Long v. Social Security Administration

DYK, Circuit Judge,

concurring.

While I join the majority opinion, I write separately to express my concerns about the claimed role of the Merit Systems Protection Board (“Board”) in determining whether federal employees have engaged in misconduct outside the workplace.1 Whether the standard is the usual “efficiency of the service” standard, 5 U.S.C. § 7513, or the “good cause” standard governing discipline for administrative law judges (“ALJs”), 5 U.S.C. § 7521, I doubt that Congress intended to broadly authorize the Board to conduct investigations into federal employees’ private conduct.
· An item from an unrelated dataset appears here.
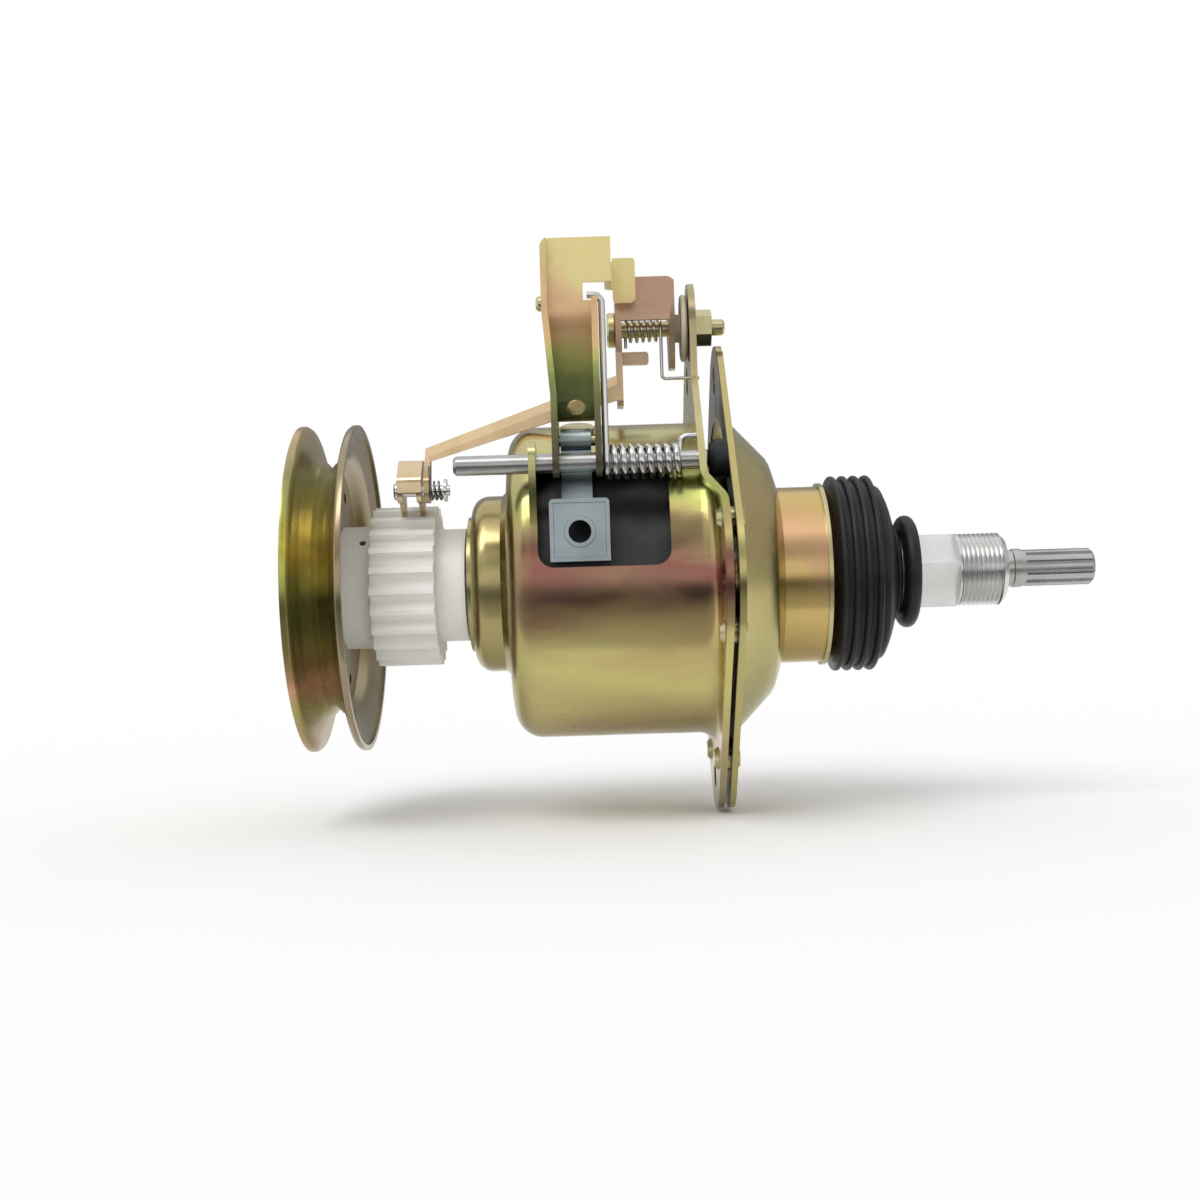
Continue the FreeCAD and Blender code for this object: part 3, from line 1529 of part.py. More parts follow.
def make_fork():
    """The pressed release fork: a stirrup on the bolt and a folded arm down to the pawl."""
    wall = s.lever_sheet
    web = prism("fork_web", "XZ_Plane", [
        (s.fork_left, s.fork_web_bottom),
        (s.fork_right, s.fork_web_bottom),
        (s.fork_right, s.fork_top, as_size(2.4)),
        (s.fork_left, s.fork_top, as_size(2.4)),
    ], s.fork_front, s.fork_front + wall)
    left = fork_wall("fork_left_wall", s.fork_left, [
        (s.fork_back - 2.4, s.fork_wall_bottom, as_size(4.0)),
        (s.arm_front_right, s.fork_wall_bottom, as_size(1.5)),
        (s.arm_front_right, s.fork_web_bottom - 9, as_size(3.0)),
    ])
    right = fork_wall("fork_right_wall", s.fork_right - wall, [
        (s.bolt_y + 2.5, s.fork_tip_z, as_size(1.5)),
        (s.bolt_y - 3.5, s.fork_tip_z, as_size(1.5)),
    ])
    lug = prism("fork_lug", "XZ_Plane", [
        (s.fork_left, s.lug_bottom),
        (s.lug_right, s.lug_bottom, as_size(1.0)),
        (s.lug_right, s.lug_top, as_size(1.0)),
        (s.fork_left, s.lug_top),
    ], s.fork_back - wall - 1.2, s.fork_back - 1.2)
    arm = fork_arm()
    ear = prism("arm_ear", "YZ_Plane", [
        (s.arm_front_left + s.arm_ridge_y, s.arm_high_left + s.arm_ridge_z),
        (s.arm_front_left, s.arm_high_left),
        (s.pawl_front, s.pawl_pin_z + 3, s.pawl_round),
        (s.pawl_front, s.pawl_pin_z - 3.6, s.pawl_round),
        (s.pawl_pin_y + 3.6, s.pawl_pin_z - 3.6, s.pawl_round),
        (s.arm_front_left + s.arm_ridge_y + 1.4, s.arm_low_left + 1),
    ], s.arm_left, s.arm_left + s.thin_sheet)
    whole = joined("fork_whole", web, left, right, lug, arm, ear)
    bolt = rod("fork_bolt_bore", s.bolt_radius + s.running_clearance, -60, PAST,
               (s.bolt_y, s.bolt_z))
    pin = rod("arm_pin_bore", s.pawl_pin_radius + s.seat_clearance, -120, -60,
              (s.pawl_pin_y, s.pawl_pin_z))
    keep(cut("fork_cut", whole, bolt, pin), "release_fork")


def fork_arm():
    """The folded arm, lofted from the stirrup's wall to its narrow end."""
    sections = []
    for name, x, front, low, high in (
        ("arm_root", s.fork_left, s.arm_front_right, s.arm_low_right, s.arm_high_right),
        ("arm_end", s.arm_left, s.arm_front_left, s.arm_low_left, s.arm_high_left),
    ):
        path = [
            (front, low),
            (front, high),
            (front + s.arm_ridge_y, high + s.arm_ridge_z),
        ]
        sketch = free_sketch("YZ_Plane", name)
        draw_outline(sketch, sheet_loop(path, s.lever_sheet, -1))
        bind(sketch, "Placement.Base.x", x)
        sections.append(sketch)
    loft = doc.addObject("Part::Loft", "fork_arm")
    loft.Sections = sections
    loft.Solid = True
    loft.Ruled = True
    return loft


# Pawl

pawl_right = s.pawl_left + s.pawl_width


def make_pawl():
    tip_y, tip_z = s.pawl_tip_y, s.pawl_tip_z
    outline = [
        (s.pawl_front, s.pawl_pin_z - 3.4, s.pawl_round),
        (s.pawl_front, s.pawl_pin_z + 3.4, s.pawl_round),
        (s.pawl_front + 6.4, s.pawl_top, s.pawl_round),
        (s.pawl_back, s.pawl_top, s.pawl_round),
        (s.pawl_back, s.pawl_pin_z + 3.2, as_size(1.5)),
        (tip_y - 1.6, s.pawl_pin_z - 0.6, as_size(1.5)),
        (tip_y, tip_z),
        (tip_y - s.pawl_tip_width, tip_z - s.pawl_tip_slope),
        (s.pawl_pin_y + 3.2, s.pawl_pin_z - 3.4, as_size(1.5)),
    ]
    block = prism("pawl_block", "YZ_Plane", outline, s.pawl_left, pawl_right)
    wall = s.thin_sheet
    inner = [
        (s.pawl_front - 2, 16),
        (s.pawl_front - 2, s.pawl_pin_z - 1),
        (s.pawl_front + wall, s.pawl_pin_z - 1),
        (s.pawl_front + wall, s.pawl_pin_z + 2.6),
        (s.pawl_front + 7.0, s.pawl_top - wall),
        (s.pawl_back + 2, s.pawl_top - wall),
        (s.pawl_back + 2, 16),
    ]
    space = prism("pawl_space", "YZ_Plane", inner, s.pawl_left + wall, pawl_right - wall)
    bore = rod("pawl_bore", s.pawl_pin_radius + s.running_clearance, -120, -60,
               (s.pawl_pin_y, s.pawl_pin_z))
    keep(cut("pawl_cut", block, space, bore), "pawl")
    head_right = s.pawl_left - s.seat_clearance * 5
    place = (s.pawl_pin_y, s.pawl_pin_z)
    keep(turned("pawl_pin", [
        (head_right - s.pawl_pin_head_height, 0),
        (head_right - s.pawl_pin_head_height, s.pawl_pin_head_radius, as_size(0.4)),
        (head_right, s.pawl_pin_head_radius),
        (head_right, s.pawl_pin_radius),
        (s.pawl_pin_right, s.pawl_pin_radius),
        (s.pawl_pin_right, 0),
    ], place), "pawl_pin")
    low = s.pawl_pin_right - 2 * s.clip_thickness
    corners = [
        (low, s.pawl_pin_radius + s.seat_clearance),
        (low + s.clip_thickness, s.pawl_pin_radius + s.seat_clearance),
        (low + s.clip_thickness, s.clip_radius),
        (low, s.clip_radius),
    ]
    keep(turned("pawl_clip", corners, place), "pawl_clip")


# Wound springs


def arc_between(start, knot, end):
    """The arc from start to end whose tangents meet at knot."""
    middle = (start + end) * 0.5
    lift = knot - middle
    half = start.distanceToPoint(end) / 2
    turn = math.atan2(lift.Length, half)
    peak = middle + lift.normalize() * (half * math.tan(turn / 2))
    return Part.Arc(start, peak, end).toShape()


def biarc(start, start_way, end, end_way):
    """Two arcs from start to end that leave and arrive along the given ways."""
    span = end - start
    both = start_way + end_way
    bend = 2 * (1 - start_way.dot(end_way))
    reach = (-span.dot(both) + math.sqrt(span.dot(both) ** 2 + bend * span.dot(span))) / bend
    first = start + start_way * reach
    second = end - end_way * reach
    joint = (first + second) * 0.5
    return [arc_between(start, first, joint), arc_between(joint, second, end)]


def coil_edges(centre, radius, left, pitch, turns, start_angle):
    """Quarter-turn biarcs of a coil along X, with its two ends and their directions."""

    def point(turn):
        angle = math.radians(start_angle + 360 * turn)
        across, along = radius * math.cos(angle), radius * math.sin(angle)
        return Vector(left + pitch * turn, centre[0] + across, centre[1] + along)

    def way(turn):
        angle = math.radians(start_angle + 360 * turn)
        round_speed = 2 * math.pi * radius
        across, along = -round_speed * math.sin(angle), round_speed * math.cos(angle)
        return Vector(pitch, across, along).normalize()

    edges = []
    quarters = int(round(turns * 4))
    for index in range(quarters):
        low, high = index / 4, (index + 1) / 4
        edges += biarc(point(low), way(low), point(high), way(high))
    return edges, (point(0), way(0)), (point(turns), way(turns))


def leg_edges(points, radius):
    """Straight runs through the points, with a tangent arc at every inner one."""
    edges = []
    here = points[0]
    for before, corner, after in zip(points, points[1:], points[2:]):
        back = (before - corner).normalize()
        ahead = (after - corner).normalize()
        reach = radius / math.tan(back.getAngle(ahead) / 2)
        entry, leave = corner + back * reach, corner + ahead * reach
        edges.append(Part.LineSegment(here, entry).toShape())
        edges.append(arc_between(entry, corner, leave))
        here = leave
    edges.append(Part.LineSegment(here, points[-1]).toShape())
    return edges


def wound(name, edges, wire_radius):
    """One unbroken wire along the edges."""
    path = Part.Wire(edges)
    first = edges[0]
    start = first.Vertexes[0].Point
    way = first.tangentAt(first.FirstParameter)
    across = way.cross(Vector(0.31, 0.57, 0.76)).normalize()
    aside = way.cross(across)
    rim = []
    for index in range(WIRE_SIDES + 1):
        angle = 2 * math.pi * (index + 0.5) / WIRE_SIDES
        spoke = across * math.cos(angle) + aside * math.sin(angle)
        rim.append(start + spoke * wire_radius)
    rim[-1] = rim[0]
    solid = path.makePipeShell([Part.makePolygon(rim)], True, False)
    if solid.Volume < 0:
        solid.reverse()
    feature = doc.addObject("Part::Feature", name)
    feature.Shape = solid
    feature.Placement = FreeCAD.Placement()
    keep(feature, name)
    return feature


def least_gap(name, radius, pitch, turns, wire_radius):
    """Prints the least gap between neighbouring turns, measured on points of the wire."""
    steps = 48
    points = []
    for index in range(int(turns * steps) + 1):
        angle = 2 * math.pi * index / steps
        place = Vector(pitch * index / steps, radius * math.cos(angle), radius * math.sin(angle))
        points.append(place)
    gap = min(
        first.distanceToPoint(second)
        for index, first in enumerate(points)
        for second in points[index + steps // 2:]
    )
    print(f"{name}: least gap between turns {gap - 2 * wire_radius:.2f} mm")


def make_lever_spring():
    """The strong torsion spring on the pivot pin: one leg runs up the lever's side and
    hooks into its notch, the other one is bent into the housing's ear."""
    centre = (s.pivot_y.value, s.pivot_z.value)
    radius, pitch = s.lever_coil_radius.value, s.lever_coil_pitch.value
    left, turns = s.lever_coil_left.value, s.lever_coil_turns.value
    edges, start, end = coil_edges(centre, radius, left, pitch, turns, 180)
    bend = start[0] - start[1] * LEG_RUN
    top = Vector(bend.x, bend.y, s.lever_leg_top.value)
    hook = Vector(s.lever_hook_end.value, top.y, top.z)
    first_leg = leg_edges([hook, top, bend, start[0]], LEG_BEND)
    rise = end[0] + end[1] * s.lever_leg_rise.value
    foot = Vector(ear_right.value, rise.y, rise.z)
    last_leg = leg_edges([end[0], rise, foot], LEG_BEND)
    wound("lever_spring", first_leg + edges + last_leg, s.lever_wire.value)
    least_gap("lever_spring", radius, pitch, turns, s.lever_wire.value)


def make_fork_spring():
    """The light torsion spring on the fork bolt, whose leg hooks into the housing's ear."""
    centre = (s.bolt_y.value, s.bolt_z.value)
    radius, pitch = s.fork_coil_radius.value, s.fork_coil_pitch.value
    left, turns = s.fork_coil_left.value, s.fork_coil_turns.value
    edges, start, end = coil_edges(centre, radius, left, pitch, turns, 0)
    drop = s.fork_leg_drop.value
    foot = end[0] + end[1] * ((end[0].z - (centre[1] - drop)) / -end[1].z)
    hook = Vector(ear_right.value + 1, foot.y, foot.z)
    last_leg = leg_edges([end[0], foot, hook], 1.2)
    first_leg = [Part.LineSegment(start[0] - start[1] * 5, start[0]).toShape()]
    wound("fork_spring", first_leg + edges + last_leg, s.fork_wire.value)
    least_gap("fork_spring", radius, pitch, turns, s.fork_wire.value)


def make_pawl_spring():
    """The small spring on the pawl's pin."""
    centre = (s.pawl_pin_y.value, s.pawl_pin_z.value)
    radius, pitch = s.pawl_coil_radius.value, s.pawl_coil_pitch.value
    left = (s.arm_left + s.thin_sheet).value + 0.75
    turns = s.pawl_coil_turns.value
    edges, start, end = coil_edges(centre, radius, left, pitch, turns, 180)
    leg = s.pawl_leg_length.value
    tail = start[0] - start[1] * leg
    first_leg = [Part.LineSegment(tail, start[0]).toShape()]
    wound("pawl_spring", first_leg + edges, s.pawl_wire.value)
    least_gap("pawl_spring", radius, pitch, turns, s.pawl_wire.value)


# Building and writing

make_lower_housing()
make_upper_housing()
make_flange_rivets()
make_bearings()
make_tub_seal()
make_drum()
make_spin_shaft()
make_bushes()
make_band()
make_gears()
make_input()
make_ratchet_wheel()
make_brake_lever()
make_band_clevis()
make_fork_bolt()
make_fork()
make_pawl()
make_lever_spring()
make_fork_spring()
make_pawl_spring()
doc.recompute()

faults = []
for thing in doc.Objects:
    if "Invalid" in thing.State or "Error" in thing.State:
        faults.append(f"{thing.Name} is {thing.State}")
for name, thing in pieces.items():
    if thing.Shape.isNull() or not thing.Shape.isValid():
        faults.append(f"{name} has no valid shape")
    elif not thing.Shape.Solids:
        faults.append(f"{name} has no solid")
if faults:
    raise RuntimeError("; ".join(faults))

os.makedirs(PARTS_FOLDER, exist_ok=True)
for name, thing in pieces.items():
    thing.Shape.exportStep(os.path.join(PARTS_FOLDER, f"{name}.step"))
print(f"{len(pieces)} sub-parts written")
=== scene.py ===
import json
import math

import bmesh
import bpy
from mathutils import Matrix, Vector

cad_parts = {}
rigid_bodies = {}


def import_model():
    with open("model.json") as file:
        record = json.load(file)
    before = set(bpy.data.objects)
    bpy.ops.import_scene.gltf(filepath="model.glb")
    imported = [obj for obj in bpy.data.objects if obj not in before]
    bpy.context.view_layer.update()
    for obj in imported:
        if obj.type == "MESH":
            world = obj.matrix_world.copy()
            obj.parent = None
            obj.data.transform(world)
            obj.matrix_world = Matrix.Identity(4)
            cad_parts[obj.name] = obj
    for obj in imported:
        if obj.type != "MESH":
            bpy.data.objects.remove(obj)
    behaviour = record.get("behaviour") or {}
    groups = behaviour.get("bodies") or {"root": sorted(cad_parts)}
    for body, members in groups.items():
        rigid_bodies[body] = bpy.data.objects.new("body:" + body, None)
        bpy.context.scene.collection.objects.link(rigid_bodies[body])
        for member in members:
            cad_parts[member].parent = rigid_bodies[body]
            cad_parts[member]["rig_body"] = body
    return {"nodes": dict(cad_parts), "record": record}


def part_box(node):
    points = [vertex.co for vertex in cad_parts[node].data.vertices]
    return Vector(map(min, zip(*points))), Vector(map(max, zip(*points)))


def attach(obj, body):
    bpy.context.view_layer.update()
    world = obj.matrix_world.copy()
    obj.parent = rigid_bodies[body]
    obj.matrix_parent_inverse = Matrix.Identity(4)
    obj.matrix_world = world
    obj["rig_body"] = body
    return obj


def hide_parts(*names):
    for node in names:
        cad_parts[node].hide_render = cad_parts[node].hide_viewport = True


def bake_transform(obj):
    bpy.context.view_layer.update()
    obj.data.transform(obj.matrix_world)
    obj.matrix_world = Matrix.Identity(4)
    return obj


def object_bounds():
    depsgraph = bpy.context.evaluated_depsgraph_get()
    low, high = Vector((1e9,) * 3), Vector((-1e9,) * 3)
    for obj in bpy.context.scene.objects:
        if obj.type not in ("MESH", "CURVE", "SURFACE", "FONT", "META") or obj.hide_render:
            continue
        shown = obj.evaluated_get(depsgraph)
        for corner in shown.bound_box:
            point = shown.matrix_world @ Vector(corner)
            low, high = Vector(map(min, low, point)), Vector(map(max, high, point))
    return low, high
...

Neither the Board nor federal agencies are given a general warrant to ferret out misconduct in the private lives of federal employees. It is one thing for the Board to sustain the dismissal of an employee based on a criminal conviction; it is quite another for the Board to adjudicate criminal behavior when state or federal authorities have declined prosecution.

Despite the Board’s disclaimers, that is effectively what the Board did here; it adjudicated criminal conduct. The procedures and evidentiary standards were, however, substantially different than in criminal proceedings. The petitioner was not afforded a jury trial. Moreover, most of the evidence on which the Board relied would have been inadmissible in a criminal trial. Not only does most of the evidence (e.g., the transcript of Ms. Castro’s statement on the night of the incident and the testimony by the two police officers and Mr. and Mrs. Feeney about what Ms. Castro told them happened on the night of the incident) constitute hearsay, but the critical item of hearsay — the transcript of the police interview with Ms. Castro on the night of the incident — was not even authenticated, see Fed.R.Evid. 901. On top of this, the Board rejected some of the factual findings of the administrative judge *539who, unlike the Board, heard live witness testimony. Although these failings do not constitute reversible error in this case, they certainly raise concerns about fairness in these types of proceedings.

Lastly, neither the Office of Personnel Management nor the Board has articulated any consistent or comprehensive standard for when private, off-duty actions may lead to workplace discipline, whether they constitute “good cause” or satisfy the efficiency of the service standard. See Doe, 565 F.3d at 1380-81. In Doe, we overturned the Board’s decision sustaining the removal of a federal law enforcement officer for “clearly dishonest” conduct because the Board “failed to articulate a meaningful standard as to when private dishonesty rises to [a] level of misconduct” where discipline is warranted under the “efficiency of the service” standard. Id. at 1380. We explained that “without a predetermined standard [concerning when off-duty misconduct can subject employees to discipline] ... federal employees are not on notice as to what off-duty behavior is subject to investigation and the government could use this overly broad standard to legitimize removals made for personal or political reasons.” Id. at 1381. Although the standards issue was not properly raised by the petitioner in this case, these same concerns also apply to the removal of ALJs for off-duty misconduct.

These features of the present case — the criminal nature of the charges, the prevalence of hearsay and non-authenticated evidence, the rejection of the administrative judge’s findings, and the lack of a comprehensive standard — are disquieting. There is room for such Board action in unusual eases, and this appears to be one of those cases. This is so because of the seriousness of the charge, the fact that the altercation spurred police involvement, the strength of the hearsay evidence, the relatively small number of differences between the Board and administrative judge on their views of the facts, and the failure of Long to raise the standards issue. However, the Board must engage in such proceedings only in the most unusual circumstances or risk reversal by this court.

. In addition to this case, our opinion in Doe v. Department of Justice, 565 F.3d 1375 (Fed.Cir.2009), involving alleged off-duty misconduct by a federal law enforcement officer, raised similar issues.